さて地球に新たなエネルギー資源を取りに行く事になるオビ様御一行なんですが、なんとその場所というのが「センター・オブ・ジ・アース」、つまり「地球空洞説」ということなんですね!この着想はいい! しみじみと噛み締めたくなるほどに頭が悪くていい!そしてその「ロスト・ワールド」にはハチュウ人類が住んでいた!?というゲッターロボの「恐竜帝国」みたいな設定もいい!なんだやるじゃん!?伊達に「月刊ムー」とマンガばっかり読んでねえな(根拠のない憶測)!?
そしてここで「実はかつて人類の歴史に暴君として刻まれた圧政者の多くは異星人(だかハチュウ人類だか)だった!?人類は操られていたのだ!?」ということで、見たことのあるような方々がいっぱい出てくるんですね。それがまずヒトラーだったりチンギス・ハーンだったりビン・ラディンだったり北の大将軍様だったりするんですよ!何故だかマーク・ザッカーバーグとスティーブ・ジョブズもいるんですが!ビル・ゲイツとジェフ・ベゾスはいなかったと思ったな!とりあえずこの映画の監督がアップルとフェイスブックが大嫌いだということは十分に伝わってきます!この辺りのシーンは予告編でガンガン流れてて大いに期待を持たせてくれたんですがね!
……でもねー、結局「出てきただけ」で、物語になんにも役に立ってない賑やかしにしかなっておらず、単なるコスプレ大会で終わってるんですよ。その登場のさせ方だってダ・ヴィンチの「最後の晩餐」を模したかったんでしょうが、最初から全員横並びで画面に登場させてしまったら面白味もなにも無いでしょうに。
その後のアクションも「世界空洞説!謎のハチュウ人類!超エネルギー!」とかブチ挙げた割にはなんだか妙に狭い範囲でいじましい程みみっちくジタバタするだけでまるで盛り上がらない。「出オチ」した後のお話を物語るのに精いっぱいで息切れしてるんですね。
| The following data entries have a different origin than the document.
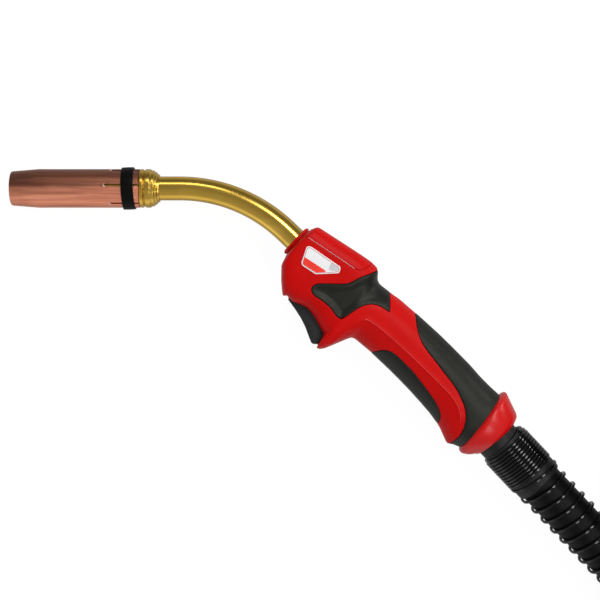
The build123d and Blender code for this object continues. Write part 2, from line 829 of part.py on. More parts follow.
contacts = {}
for letter, place in CONTACT_PLACES.items():
    with BuildPart() as contact_pin:
        with BuildSketch(contact_plane.offset(12)):
            with Locations(place):
                Circle(CONTACT_R)
        extrude(amount=21)
        chamfer(contact_pin.faces().sort_by(Axis.Y)[0].edges(), 0.5)
    with BuildPart() as contact_spring:
        with BuildSketch(contact_plane.offset(0.2)):
            with Locations(place):
                Circle(CONTACT_R - 0.1)
                Circle(CONTACT_R - 0.8, mode=Mode.SUBTRACT)
        extrude(amount=11.6)
    contacts[f"contact_pin_{letter}"] = contact_pin
    contacts[f"contact_spring_{letter}"] = contact_spring

with BuildPart() as centre_pin:
    add(
        turned(
            PLUG,
            [
                (60.2, PIN_BORE_R),
                (60.2, PIN_SHANK_R),
                (INSULATOR_FACE, PIN_SHANK_R),
                (INSULATOR_FACE, PIN_R),
                (117, PIN_R),
                (117, 4.1),
                (119, 4.1),
                (119, PIN_R),
                (121, PIN_R),
                (122, 4),
                (122, PIN_BORE_R),
            ],
        )
    )

with BuildPart() as pin_o_ring:
    add(tube(PLUG, 117.2, 118.8, PIN_R - 0.02, 4.15))

with BuildPart() as coupling_nut:
    add(
        turned(
            PLUG,
            [
                (90.4, 15.55),
                (90.4, 22.4),
                (92, 24),
                (116, 24),
                (118, 22.4),
                (NUT_FRONT, 22.4),
                (NUT_FRONT, 19.8),
                (100, 19.8),
                (100, 15.55),
            ],
        )
    )
    with BuildSketch(across(PLUG, 91)):
        with PolarLocations(25.4, 12):
            Circle(2.4)
    extrude(amount=26, mode=Mode.SUBTRACT)

# ---------------------------------------------------------------- write the pieces
pieces = {
    "gas_nozzle": gas_nozzle,
    "nozzle_ring": nozzle_ring,
    "contact_tip": contact_tip,
    "tip_holder": tip_holder,
    "gas_diffuser": gas_diffuser,
    "neck_head": neck_head,
    **neck_pieces,
    "front_collar": front_collar,
    **split_pieces,
    "top_cover": top_cover,
    "badge_left": badge_left,
    "badge_right": badge_right,
    "rear_collar": rear_collar,
    "shell_screws": shell_screws,
    "neck_clamp": neck_clamp,
    "power_block": power_block,
    "power_cable": power_cable,
    "cable_sleeve": cable_sleeve,
    "trigger": trigger,
    "trigger_pin": trigger_pin,
    "trigger_spring": trigger_spring,
    "microswitch": microswitch,
    "switch_plunger": switch_plunger,
    "switch_leads": switch_leads,
    "swivel_ball": swivel_ball,
    "hose_cuff": hose_cuff,
    "hose_end_sleeve": hose_end_sleeve,
    "bend_spring": bend_spring,
    "hose": hose,
    "hose_coil": hose_coil,
    "hose_tail": hose_tail,
    "plug_spring": plug_spring,
    "plug_housing_top": plug_housing_top,
    "plug_housing_bottom": plug_housing_bottom,
    "plug_screws": plug_screws,
    "plug_cable_end": plug_cable_end,
    "plug_body": plug_body,
    "plug_insulator": plug_insulator,
    **contacts,
    "centre_pin": centre_pin,
    "pin_o_ring": pin_o_ring,
    "coupling_nut": coupling_nut,
}
for name, piece in pieces.items():
    piece.part.label = name
    export_step(piece.part, f"parts/{name}.step")
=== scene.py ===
import json
from math import ceil, cos, degrees, pi, radians, sin, tan

import bmesh
import bpy
import numpy as np
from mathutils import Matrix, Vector
from mathutils.geometry import delaunay_2d_cdt
from mathutils.kdtree import KDTree


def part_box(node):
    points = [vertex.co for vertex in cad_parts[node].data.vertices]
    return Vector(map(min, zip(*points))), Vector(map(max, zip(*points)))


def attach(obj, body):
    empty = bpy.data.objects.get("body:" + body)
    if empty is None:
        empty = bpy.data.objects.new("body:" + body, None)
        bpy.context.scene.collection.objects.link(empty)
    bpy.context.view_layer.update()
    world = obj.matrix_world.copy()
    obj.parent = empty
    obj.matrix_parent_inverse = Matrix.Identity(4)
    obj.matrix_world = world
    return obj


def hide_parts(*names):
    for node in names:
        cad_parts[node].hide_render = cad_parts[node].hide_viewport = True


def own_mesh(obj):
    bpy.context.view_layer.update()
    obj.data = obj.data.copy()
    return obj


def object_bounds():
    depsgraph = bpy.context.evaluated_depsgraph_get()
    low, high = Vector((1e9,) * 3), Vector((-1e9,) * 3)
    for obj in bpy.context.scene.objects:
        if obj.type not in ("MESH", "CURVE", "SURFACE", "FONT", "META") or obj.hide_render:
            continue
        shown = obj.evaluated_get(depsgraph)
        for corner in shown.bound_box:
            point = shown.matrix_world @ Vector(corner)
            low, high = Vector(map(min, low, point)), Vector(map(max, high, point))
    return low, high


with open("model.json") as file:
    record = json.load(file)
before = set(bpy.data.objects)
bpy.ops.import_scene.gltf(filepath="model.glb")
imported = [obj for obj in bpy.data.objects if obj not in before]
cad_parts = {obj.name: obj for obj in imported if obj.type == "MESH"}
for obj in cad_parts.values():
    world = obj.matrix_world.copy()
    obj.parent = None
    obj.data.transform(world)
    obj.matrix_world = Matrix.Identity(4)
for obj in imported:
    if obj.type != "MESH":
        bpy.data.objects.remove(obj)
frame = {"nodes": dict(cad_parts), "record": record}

cad_box = [list(corner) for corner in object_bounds()]
scene = bpy.context.scene


def placed(name, data):
    """A new object of some data, in the scene."""
    made = bpy.data.objects.new(name, data)
    scene.collection.objects.link(made)
    return made


# Lengths are in millimetres, and angles in degrees, until a Place turns them into the row frame.
# The row frame itself, the lamps and the textures are in metres.
MM = 0.001
UPWARD = np.array([0, 0, 1.0])


# ---------------- places
class Place:
    """Axes in the row frame, measured in millimetres."""

    def __init__(self, origin, x, z=(0, 0, 1)):
        self.origin = Vector(origin)
        self.x = Vector(x).normalized()
        self.z = Vector(z).normalized()
        self.y = self.z.cross(self.x)

    def at(self, x, y=0.0, z=0.0):
        return self.origin + MM * (float(x) * self.x + float(y) * self.y + float(z) * self.z)

    def array(self, points):
        axes = np.array([self.x, self.y, self.z])
        return np.array(self.origin) + MM * np.asarray(points, float) @ axes


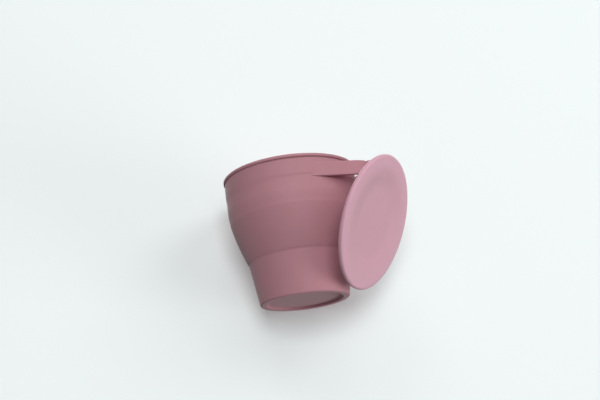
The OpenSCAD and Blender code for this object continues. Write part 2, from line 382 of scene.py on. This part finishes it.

結局、大風呂敷の広げ方が大きかったばかりにその後のしょっぱさが目に染みて、「悲しくて悲しくてとてもやりきれない!」と思わず涙腺を緩ませながら口ずさみたくなってしまった傷心のオレがそこにいたというわけなんですよ。
ってかなー、なんか書けば書くほど「え、でもなんだか面白そうに思えてきちゃうよ?」と誤解されそうなんですが、結局ひとつひとつのアイディアは面白い方向へどうとでも発展出来そうだったのに、その料理の仕方が拙い、アイディアの活かし方や展開のさせ方にまるで注力できていないなんですよ。「こことここが惜しい」というよりも根本的に作り方が間違っちゃってる気がするし、監督単なる「一発屋」だったんじゃないかと思わされちゃいましたね。でもまあ嫌いになれない作品であることも確かで、ホントに作るのかどうか分かんない3作目が出来たとしたらまたノコノコと観に行っちゃうでしょうね、多分。